7 thoughts on “Aki Day 12 Preview

  1. There’s something astonishingly badass about Tamawashi winning another basho at this stage of his career, he is a living example of what perseverance does for you in life. Is the guy the best, most talented, fastest, strongest with the best technique? Not even close, but his never give up attitude and never missing matches may very well get him a second Yusho, although his inhuman genetics might have a lot to do with that, his assistance record is legendary

  2. We all know the truth and real reason regarding 2 of the current Ozeki. The simple answer to the lament about them is that neither Mitakeumi nor Shodai are Ozeki caliber rikishi. It isn’t training, the phases of the moon, cats, or anything else.

    Bottom line is that these guys are in way over their heads and as someone posted last basho, once attained Ozeki is the easiest rank to keep. Had they been ranked as Sekiwake these guys would be yo-yoing up and down the banzuke on the regular.

    Unfortunately, I believe we’ll be stuck with these 2 guys as Ozeki for some time to come. I suspect that in the November basho Shodai will “miraculously” win 8 or more bouts and keep his rank and that Mitakeumi will get his 10 wins and return to the rank. Ugh!!! Sorry, I just threw up in my mouth a little.

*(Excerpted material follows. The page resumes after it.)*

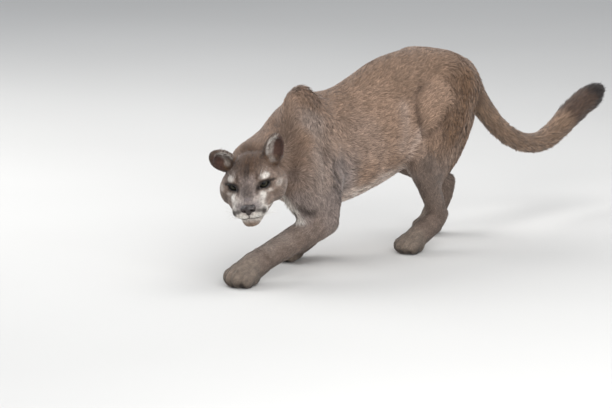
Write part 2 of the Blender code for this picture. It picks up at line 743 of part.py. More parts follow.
def main():
    for old in list(bpy.data.objects):
        bpy.data.objects.remove(old)

    core = bmesh.new()
    trunk(core)
    neck(core)
    for side in (LEFT, RIGHT):
        shoulder_mass(core, side)
        thigh_mass(core, side)
    core = fused(mesh_object("core", core), 0.008, 26)

    limbs = bmesh.new()
    tail(limbs)
    for side in (LEFT, RIGHT):
        forearm(limbs, side)
        shank(limbs, side)
    limbs = fused(mesh_object("limbs", limbs), 0.005, 6)

    skull = bmesh.new()
    head(skull)
    skull = fused(mesh_object("skull", skull), 0.0028, 7)

    feet = bmesh.new()
    for side in (LEFT, RIGHT):
        paw(feet, *FORELEGS[side][2:], FOREPAW_WIDTH)
        paw(feet, *HINDLEGS[side][2:], HINDPAW_WIDTH)
    feet = fused(mesh_object("feet", feet), 0.003, 2)

    body = fused(joined("cougar", (core, limbs, skull, feet)), 0.0036, 4)

    # Fewer faces, with the fine ones kept on the face and the paws
    inward = HEAD_FRAME.inverted()

    def on_face(place):
        near = inward @ place
        return near.x > -0.055 and near.length < 0.150

    def on_paw(place):
        return place.z < 0.060

    thinned(body, 3560, lambda place: not on_face(place) and not on_paw(place))
    thinned(body, 1920, on_face)
    thinned(body, 1380, on_paw)

    # Lids, then the openings between them and the sockets behind
    for side, name in ((LEFT, "eye_left"), (RIGHT, "eye_right")):
        frame = eye_frame(side)
        combine(body, sphere("lid", EYE_RADIUS + LID_THICKNESS, frame), "UNION")
        combine(body, lid_opening(side), "DIFFERENCE")
        combine(body, sphere("socket", EYE_RADIUS + SEAM, frame), "DIFFERENCE")
        sphere(name, EYE_RADIUS, frame)

    # Nose pad, nostrils and the line of the mouth
    nose = nose_pad()
    combine(body, swollen(nose, 1.4 * SEAM), "DIFFERENCE")
    for side in (LEFT, RIGHT):
        combine(body, mouth_line(side, body), "DIFFERENCE")
        combine(nose, nostril(side), "DIFFERENCE")

    # Floor: the paws stand on small flats
    depth = 0.1
    floor = box(Vector((0, 0, 0)), Vector((0, 0, -1)), depth, 1, 1, ACROSS, 0)
    combine(body, floor, "DIFFERENCE")

    # Ears, set on the head, with their hollows cut down into it
    for side, name in ((LEFT, "ear_left"), (RIGHT, "ear_right")):
        cup, hollow = ear(side)
        combine(body, cup, "UNION")
        combine(body, hollow, "DIFFERENCE")
        frame = ear_frame(side)
        _, across, tipward = frame.to_3x3().transposed()
        root = frame @ Vector((0, 0, 0.014))
        cut_off(body, name, (root, tipward, 0.090, 0.032, 0.026, across))

    # Head and neck
    facing, across, _ = HEAD_FRAME.to_3x3().transposed()
    cut_off(body, "head", (in_head(-0.096, 0, -0.010), facing, 0.26, 0.12, 0.13, across))
    base_of_neck = Vector((0.362, 0, 0.290))
    cut_off(body, "neck", (base_of_neck, Vector((0.95, -0.24, -0.18)), 0.16, 0.15, 0.13, ACROSS))

    # Legs, from the paw up
    for side, word in ((LEFT, "left"), (RIGHT, "right")):
        shoulder, elbow, wrist, toes = FORELEGS[side]
        at_wrist = (wrist.lerp(toes, 0.05), toes - wrist, 0.22, 0.062, 0.060, ACROSS)
        cut_off(body, f"forepaw_{word}", at_wrist)
        below_elbow = (elbow.lerp(wrist, 0.20), wrist - elbow, 0.30, 0.054, 0.065, ACROSS)
        cut_off(body, f"foreleg_{word}_lower", below_elbow)
        hip, knee, hock, toes = HINDLEGS[side]
        below_hock = (hock.lerp(toes, 0.12), toes - hock, 0.24, 0.060, 0.058, ACROSS)
        cut_off(body, f"hindpaw_{word}", below_hock)
        below_calf = (knee.lerp(hock, 0.50), hock - knee, 0.30, 0.056, 0.056, ACROSS)
        cut_off(body, f"hindleg_{word}_lower", below_calf)

    # Upper legs, parted from the trunk by regions on one side: from x, to x, from z, to z, distance out.
    # A hind leg's second region takes the inside of the leg too, below the belly.
    outward_regions = {
        "foreleg_left_upper": (LEFT, (0.150, 0.420, 0.080, 0.335, 0.076)),
        "foreleg_right_upper": (RIGHT, (0.010, 0.330, 0.120, 0.345, 0.078)),
        "hindleg_left_upper": (
            LEFT,
            (-0.450, -0.020, 0.040, 0.445, 0.068),
            (-0.450, -0.150, 0.040, 0.252, 0.004),
        ),
        "hindleg_right_upper": (
            RIGHT,
            (-0.450, -0.100, 0.040, 0.445, 0.068),
            (-0.450, -0.125, 0.040, 0.246, 0.004),
        ),
    }
    thickness = 0.14
    for name, (side, *spans) in outward_regions.items():
        boxes = []
        for back, front, low, high, out in spans:
            middle = Vector(((back + front) / 2, side * out, (low + high) / 2))
            size = ((front - back) / 2, (high - low) / 2)
            boxes.append((middle, Vector((0, side, 0)), thickness, *size, Vector((1, 0, 0))))
        cut_off(body, name, *boxes)

    # Tail, from the tip
    for name, place, reach, tall in (
        ("tail_tip", 0.460, 0.30, 0.10),
        ("tail_middle", 0.200, 0.36, 0.13),
        ("tail_base", 0.010, 0.30, 0.078),
    ):
        here, further = (tail_point(*along_tail(at)[:2]) for at in (place, place + 0.02))
        cut_off(body, name, (here, further - here, reach, 0.09, tall, ACROSS))

    largest(body)
    body.name = "torso"
    finish(list(bpy.data.objects))


main()
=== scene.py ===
"""A cougar at life size, stalking low, with its forepaw stretched out and its head turned to its left.

Metres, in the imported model's frame: the cat faces +X, its left is +Y, and the floor is Z = 0.
"""

import math

import bmesh
import bpy
import numpy as np
from mathutils import Matrix, Vector
from mathutils.bvhtree import BVHTree


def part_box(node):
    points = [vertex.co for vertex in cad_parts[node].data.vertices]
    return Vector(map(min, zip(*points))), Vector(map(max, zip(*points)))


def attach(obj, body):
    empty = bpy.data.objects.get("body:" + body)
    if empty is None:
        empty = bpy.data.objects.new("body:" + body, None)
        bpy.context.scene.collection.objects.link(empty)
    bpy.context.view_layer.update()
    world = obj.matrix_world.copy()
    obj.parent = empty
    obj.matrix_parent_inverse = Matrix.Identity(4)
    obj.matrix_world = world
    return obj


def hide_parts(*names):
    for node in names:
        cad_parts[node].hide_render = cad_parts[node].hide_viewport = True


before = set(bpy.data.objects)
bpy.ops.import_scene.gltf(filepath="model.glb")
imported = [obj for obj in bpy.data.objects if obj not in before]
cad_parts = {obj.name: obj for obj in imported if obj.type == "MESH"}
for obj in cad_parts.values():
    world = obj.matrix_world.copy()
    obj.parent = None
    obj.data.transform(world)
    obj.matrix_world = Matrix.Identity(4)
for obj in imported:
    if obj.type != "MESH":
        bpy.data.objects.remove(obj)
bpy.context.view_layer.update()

# CAMERA
# A long lens thirteen metres off, ahead of the cat and to its left, a little above its back.
# It looks past the muzzle, because the picture is centred on the shoulder.
bpy.ops.object.select_all(action="DESELECT")
LENS_DISTANCE = 13.0
LENS_AZIMUTH = math.radians(135)
LENS_RISE = math.radians(10)
BETWEEN_EYES = Vector((0.76484, 0.05955, 0.257))
METRES_PER_PIXEL = 0.0026
FRAME_WIDTH = 612
FACE_LEFT_OF_CENTRE = 58.7
FACE_ABOVE_CENTRE = 18.0
toward_lens = Vector(
    (
        math.sin(LENS_AZIMUTH) * math.cos(LENS_RISE),
        -math.cos(LENS_AZIMUTH) * math.cos(LENS_RISE),
        math.sin(LENS_RISE),
    )
)
facing_lens = toward_lens.to_track_quat("Z", "Y")
off_centre = Vector((FACE_LEFT_OF_CENTRE, -FACE_ABOVE_CENTRE, 0)) * METRES_PER_PIXEL
lens_place = BETWEEN_EYES + toward_lens * LENS_DISTANCE
bpy.ops.object.camera_add(location=lens_place)
camera = bpy.context.object
camera.name = "camera"
aim = BETWEEN_EYES + facing_lens @ off_centre
camera.rotation_euler = (lens_place - aim).to_track_quat("Z", "Y").to_euler()
camera.data.lens = camera.data.sensor_width * LENS_DISTANCE / (FRAME_WIDTH * METRES_PER_PIXEL)
camera.data.clip_end = 100
bpy.context.scene.camera = camera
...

    And while I’m not a Takakeisho fan, like I said before, at least he comes to work everyday, brings it, and he regularly produces double digit wins in any given basho. And further to his credit, that’s after the bad neck injury which I suspect may have even derailed a Yokozuna run for him.

  3. Your comments as they relate to Mitakeumi are incorrect. He had a run of 17 consecutive basho where he was ranked sekiwake or komusubi, during the course of which he won two yusho. He briefly dropped out of sanyaku, but then had another run of 10 consecutive basho as sekiwake or komusubi, during the course of which he won another yusho and was then promoted to ozeki. He was not “yo-yoing up and down the banzuke”. Someone pointed out that if he had already been an ozeki at the begining of these runs, he would have retained his rank. So for about five years, he was the most consistently successful rikishi below the rank of ozeki. His form has tanked only since he became an ozeki.

    • You are correct and I should have been more specific. I was referring to their records as Ozeki and if they had those records starting as Sekiwake they would have yo-yoed up and down the ranks.

      As an Ozeki Mitakeumi is 11-4, 6-9, 2-5-8, and 3-8 thus far this tournament.
      As a Sekiwake 11-4 would have made him keep rank.
      Following that with 6-9 would have most likely dropped him to Komusubi or possibly lower
      The 2-5-8 being Covid induced record would have allowed him to keep rank.
      But now the 3-8 thus far losing record would be dropping him into the Maegashira ranks for sure

      So far Mitakeumi as an Ozeki is 22-26-8. Even if you exclude the Covid basho entirely he’s still only 20-21 as an Ozeki and this basho isn’t over yet. I believe that record proves the point that he’s not an Ozeki caliber rikishi.

      • I think the difference with Mitakeumi post-promotion is his shoulder injury. He performed very well in his first tournament as Ozeki, got injured in the next one and doesn’t really seem to have recovered. Wrestlers who become Ozeki in their late 20s rather than early 20s are presumably more likely to find their Ozeki career blighted by injuries that take longer to recover (e.g. Goeido).

  4. Anyhow we already got the answer for the most important question of this basho: yes as it was predicted Takayasu screwed it up again. It is now an axiom.